= Exercise instructions =
Using the data below, gather each line that includes the word "bending".

(JSON records of objects)
━━━━━━━━

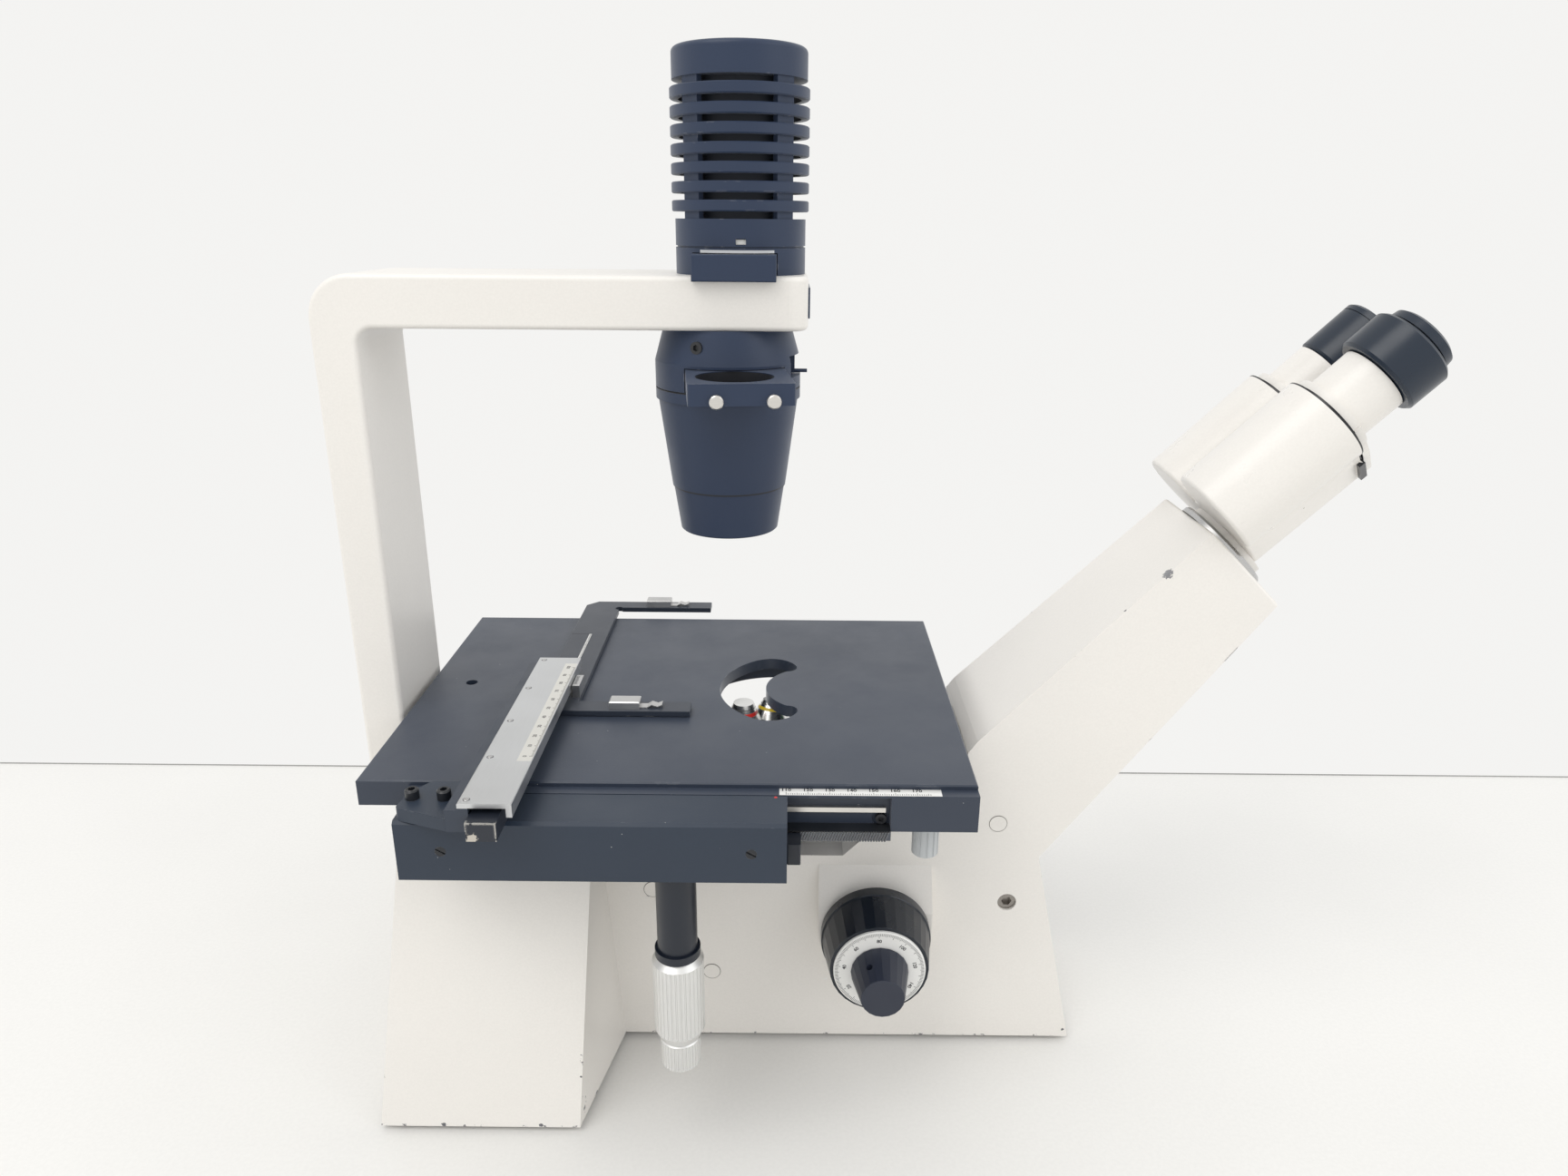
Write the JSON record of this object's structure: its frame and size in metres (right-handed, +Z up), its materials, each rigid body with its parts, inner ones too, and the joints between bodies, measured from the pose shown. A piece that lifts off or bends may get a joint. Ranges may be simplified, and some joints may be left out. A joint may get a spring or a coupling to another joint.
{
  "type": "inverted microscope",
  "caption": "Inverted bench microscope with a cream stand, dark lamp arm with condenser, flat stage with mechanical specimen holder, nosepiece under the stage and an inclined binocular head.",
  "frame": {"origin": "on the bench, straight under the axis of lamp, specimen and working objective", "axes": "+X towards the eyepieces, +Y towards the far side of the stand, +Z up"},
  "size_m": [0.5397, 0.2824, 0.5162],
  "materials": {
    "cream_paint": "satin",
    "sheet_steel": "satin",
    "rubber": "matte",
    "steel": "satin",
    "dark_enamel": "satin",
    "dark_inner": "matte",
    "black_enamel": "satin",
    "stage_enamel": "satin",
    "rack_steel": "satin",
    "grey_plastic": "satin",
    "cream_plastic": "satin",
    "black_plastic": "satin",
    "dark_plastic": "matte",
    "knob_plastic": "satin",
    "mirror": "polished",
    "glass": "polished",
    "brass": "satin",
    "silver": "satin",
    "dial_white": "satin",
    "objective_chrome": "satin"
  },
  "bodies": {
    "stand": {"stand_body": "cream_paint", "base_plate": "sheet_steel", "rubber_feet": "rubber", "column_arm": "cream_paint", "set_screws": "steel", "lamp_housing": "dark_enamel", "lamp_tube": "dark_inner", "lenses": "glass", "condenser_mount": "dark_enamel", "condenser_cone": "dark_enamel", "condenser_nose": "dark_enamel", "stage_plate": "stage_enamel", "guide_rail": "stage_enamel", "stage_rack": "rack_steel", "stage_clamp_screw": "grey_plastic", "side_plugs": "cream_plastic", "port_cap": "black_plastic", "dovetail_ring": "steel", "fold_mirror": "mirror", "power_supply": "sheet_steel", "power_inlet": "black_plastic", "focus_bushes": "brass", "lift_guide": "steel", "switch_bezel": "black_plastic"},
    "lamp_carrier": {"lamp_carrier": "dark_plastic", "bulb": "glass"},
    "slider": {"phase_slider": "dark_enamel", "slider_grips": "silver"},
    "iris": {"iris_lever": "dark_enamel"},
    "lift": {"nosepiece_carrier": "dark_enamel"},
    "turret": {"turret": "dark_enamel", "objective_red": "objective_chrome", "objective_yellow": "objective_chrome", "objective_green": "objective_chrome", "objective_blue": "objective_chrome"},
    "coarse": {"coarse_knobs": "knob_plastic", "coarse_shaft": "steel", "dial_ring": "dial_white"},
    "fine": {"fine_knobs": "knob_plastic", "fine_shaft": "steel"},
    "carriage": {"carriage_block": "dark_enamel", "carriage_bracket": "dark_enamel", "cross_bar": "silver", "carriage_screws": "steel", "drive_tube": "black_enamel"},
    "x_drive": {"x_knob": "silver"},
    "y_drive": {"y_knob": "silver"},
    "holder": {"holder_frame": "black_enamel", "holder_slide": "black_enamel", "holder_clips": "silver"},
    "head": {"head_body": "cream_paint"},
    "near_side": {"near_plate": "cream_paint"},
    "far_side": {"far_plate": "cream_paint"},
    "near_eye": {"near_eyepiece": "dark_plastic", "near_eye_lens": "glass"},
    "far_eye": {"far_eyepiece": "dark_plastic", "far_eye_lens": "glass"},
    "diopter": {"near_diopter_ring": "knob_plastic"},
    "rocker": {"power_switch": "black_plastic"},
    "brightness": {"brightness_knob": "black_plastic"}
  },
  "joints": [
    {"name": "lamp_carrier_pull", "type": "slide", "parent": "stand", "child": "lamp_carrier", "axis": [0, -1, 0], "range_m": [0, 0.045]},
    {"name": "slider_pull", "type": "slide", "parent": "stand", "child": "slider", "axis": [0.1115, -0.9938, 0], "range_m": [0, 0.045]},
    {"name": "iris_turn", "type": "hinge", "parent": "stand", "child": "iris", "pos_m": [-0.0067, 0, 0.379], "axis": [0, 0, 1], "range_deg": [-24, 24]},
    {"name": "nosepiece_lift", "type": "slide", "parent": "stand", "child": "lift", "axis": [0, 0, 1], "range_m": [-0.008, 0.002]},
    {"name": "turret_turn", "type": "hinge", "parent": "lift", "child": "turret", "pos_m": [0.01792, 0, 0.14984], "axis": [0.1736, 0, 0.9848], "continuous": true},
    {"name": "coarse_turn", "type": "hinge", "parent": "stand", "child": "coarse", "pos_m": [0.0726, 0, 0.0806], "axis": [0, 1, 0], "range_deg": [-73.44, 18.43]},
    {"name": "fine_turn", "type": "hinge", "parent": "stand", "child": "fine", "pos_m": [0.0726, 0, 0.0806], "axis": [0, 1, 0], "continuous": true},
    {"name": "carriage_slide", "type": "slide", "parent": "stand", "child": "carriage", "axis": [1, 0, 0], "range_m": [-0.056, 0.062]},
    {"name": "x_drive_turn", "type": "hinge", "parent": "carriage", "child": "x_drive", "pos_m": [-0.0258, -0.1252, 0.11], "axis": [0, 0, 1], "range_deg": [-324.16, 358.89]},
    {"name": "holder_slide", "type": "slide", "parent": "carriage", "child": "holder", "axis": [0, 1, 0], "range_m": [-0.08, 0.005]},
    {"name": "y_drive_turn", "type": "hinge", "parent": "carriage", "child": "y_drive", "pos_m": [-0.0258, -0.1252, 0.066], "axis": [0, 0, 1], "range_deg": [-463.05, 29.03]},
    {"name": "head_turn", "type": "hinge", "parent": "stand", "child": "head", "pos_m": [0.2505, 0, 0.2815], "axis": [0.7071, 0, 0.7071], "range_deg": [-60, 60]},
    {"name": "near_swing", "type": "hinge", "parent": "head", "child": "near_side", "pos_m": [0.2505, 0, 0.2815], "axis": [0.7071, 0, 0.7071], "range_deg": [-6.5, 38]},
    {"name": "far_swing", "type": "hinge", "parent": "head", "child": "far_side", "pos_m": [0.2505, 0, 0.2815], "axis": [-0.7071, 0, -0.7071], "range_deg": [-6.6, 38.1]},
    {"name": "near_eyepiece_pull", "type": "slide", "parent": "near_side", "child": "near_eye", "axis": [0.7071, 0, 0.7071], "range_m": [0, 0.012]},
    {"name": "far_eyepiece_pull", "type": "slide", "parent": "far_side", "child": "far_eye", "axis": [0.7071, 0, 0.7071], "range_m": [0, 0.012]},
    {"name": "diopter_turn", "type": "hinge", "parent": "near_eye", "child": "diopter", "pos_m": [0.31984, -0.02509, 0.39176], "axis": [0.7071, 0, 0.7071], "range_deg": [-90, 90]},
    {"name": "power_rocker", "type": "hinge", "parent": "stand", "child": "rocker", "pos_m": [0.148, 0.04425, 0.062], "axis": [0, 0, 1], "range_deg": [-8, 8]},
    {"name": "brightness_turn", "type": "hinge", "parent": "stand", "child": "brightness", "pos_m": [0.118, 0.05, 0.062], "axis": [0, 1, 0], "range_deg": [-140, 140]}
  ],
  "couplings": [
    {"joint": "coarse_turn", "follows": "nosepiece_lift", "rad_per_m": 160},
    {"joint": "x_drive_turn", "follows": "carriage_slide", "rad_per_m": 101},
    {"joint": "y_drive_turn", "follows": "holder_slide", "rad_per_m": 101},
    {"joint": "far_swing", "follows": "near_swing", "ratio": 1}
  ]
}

━━━━━━━━

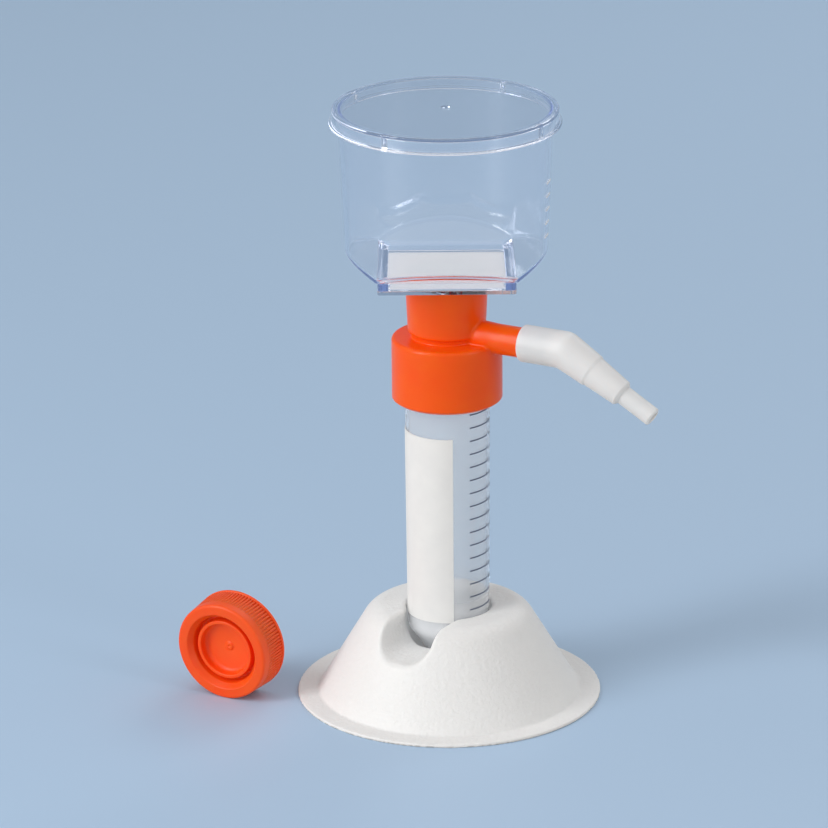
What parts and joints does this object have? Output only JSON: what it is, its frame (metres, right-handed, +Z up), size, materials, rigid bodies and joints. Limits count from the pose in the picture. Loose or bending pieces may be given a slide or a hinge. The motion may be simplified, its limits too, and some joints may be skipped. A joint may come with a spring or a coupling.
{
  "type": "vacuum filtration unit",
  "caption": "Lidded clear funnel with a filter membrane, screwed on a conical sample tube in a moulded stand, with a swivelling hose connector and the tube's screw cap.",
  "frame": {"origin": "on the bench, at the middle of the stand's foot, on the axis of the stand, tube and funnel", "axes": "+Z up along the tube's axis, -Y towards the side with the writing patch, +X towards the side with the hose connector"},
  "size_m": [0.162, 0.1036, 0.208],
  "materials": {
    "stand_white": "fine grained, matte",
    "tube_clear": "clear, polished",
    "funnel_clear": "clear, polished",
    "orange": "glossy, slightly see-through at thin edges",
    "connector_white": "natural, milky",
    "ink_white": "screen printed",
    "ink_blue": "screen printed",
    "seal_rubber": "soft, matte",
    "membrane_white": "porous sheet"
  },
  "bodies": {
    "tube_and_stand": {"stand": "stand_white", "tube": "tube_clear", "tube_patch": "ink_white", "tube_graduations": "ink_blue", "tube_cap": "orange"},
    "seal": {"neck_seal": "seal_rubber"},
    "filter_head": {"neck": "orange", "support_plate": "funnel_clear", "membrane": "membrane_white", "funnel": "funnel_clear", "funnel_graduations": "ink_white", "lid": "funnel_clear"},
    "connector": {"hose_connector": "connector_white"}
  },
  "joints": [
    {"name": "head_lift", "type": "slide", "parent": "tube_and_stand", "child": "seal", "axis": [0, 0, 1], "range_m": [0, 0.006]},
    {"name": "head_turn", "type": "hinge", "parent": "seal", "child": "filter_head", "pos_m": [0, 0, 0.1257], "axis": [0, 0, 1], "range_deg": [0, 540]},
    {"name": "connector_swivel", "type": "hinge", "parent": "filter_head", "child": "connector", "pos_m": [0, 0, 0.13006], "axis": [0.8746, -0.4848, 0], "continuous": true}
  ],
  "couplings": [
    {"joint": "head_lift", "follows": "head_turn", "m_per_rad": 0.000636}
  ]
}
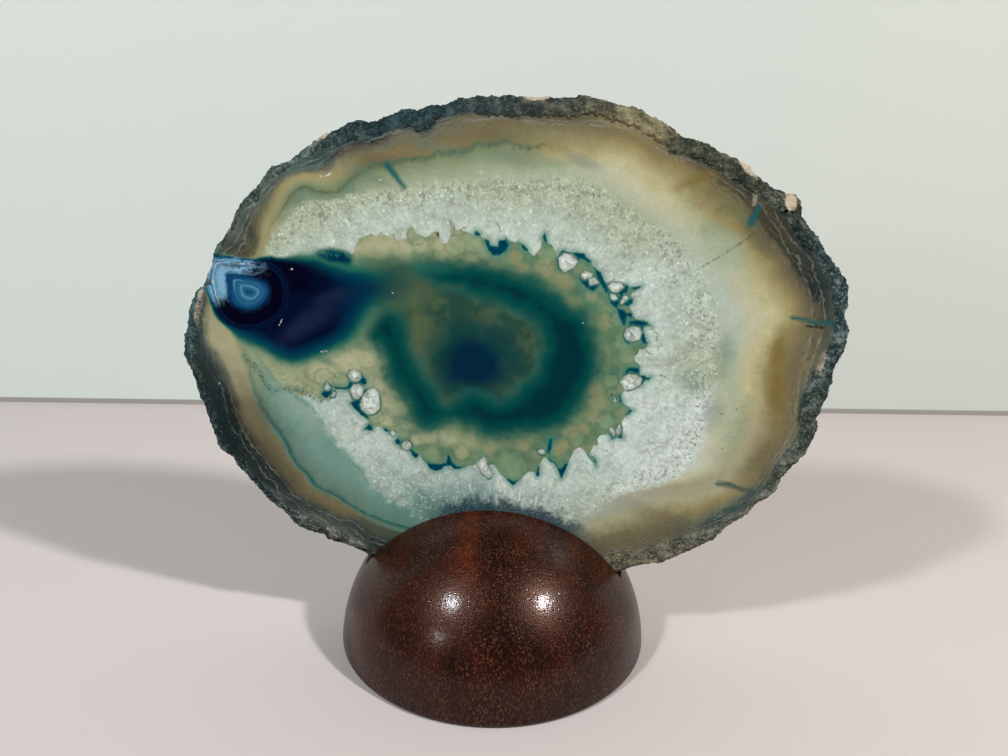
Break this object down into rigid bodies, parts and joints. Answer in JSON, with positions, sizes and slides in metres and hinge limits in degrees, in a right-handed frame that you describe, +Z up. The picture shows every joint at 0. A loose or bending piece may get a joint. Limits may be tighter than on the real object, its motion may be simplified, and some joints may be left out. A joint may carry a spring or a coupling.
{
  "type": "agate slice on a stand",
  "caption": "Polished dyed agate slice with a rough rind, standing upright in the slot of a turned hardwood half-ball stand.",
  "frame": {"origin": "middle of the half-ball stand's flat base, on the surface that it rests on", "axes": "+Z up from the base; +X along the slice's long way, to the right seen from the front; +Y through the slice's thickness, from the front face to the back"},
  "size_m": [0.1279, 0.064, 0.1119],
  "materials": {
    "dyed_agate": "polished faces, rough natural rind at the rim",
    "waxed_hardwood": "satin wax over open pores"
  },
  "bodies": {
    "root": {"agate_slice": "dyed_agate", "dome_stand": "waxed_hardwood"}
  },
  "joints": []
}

━━━━━━━━

= Solution =
What parts and joints does this object have? Output only JSON: what it is, its frame (metres, right-handed, +Z up), size, materials, rigid bodies and joints. Limits count from the pose in the picture. Loose or bending pieces may be given a slide or a hinge. The motion may be simplified, its limits too, and some joints may be skipped. A joint may come with a spring or a coupling.
Break this object down into rigid bodies, parts and joints. Answer in JSON, with positions, sizes and slides in metres and hinge limits in degrees, in a right-handed frame that you describe, +Z up. The picture shows every joint at 0. A loose or bending piece may get a joint. Limits may be tighter than on the real object, its motion may be simplified, and some joints may be left out. A joint may carry a spring or a coupling.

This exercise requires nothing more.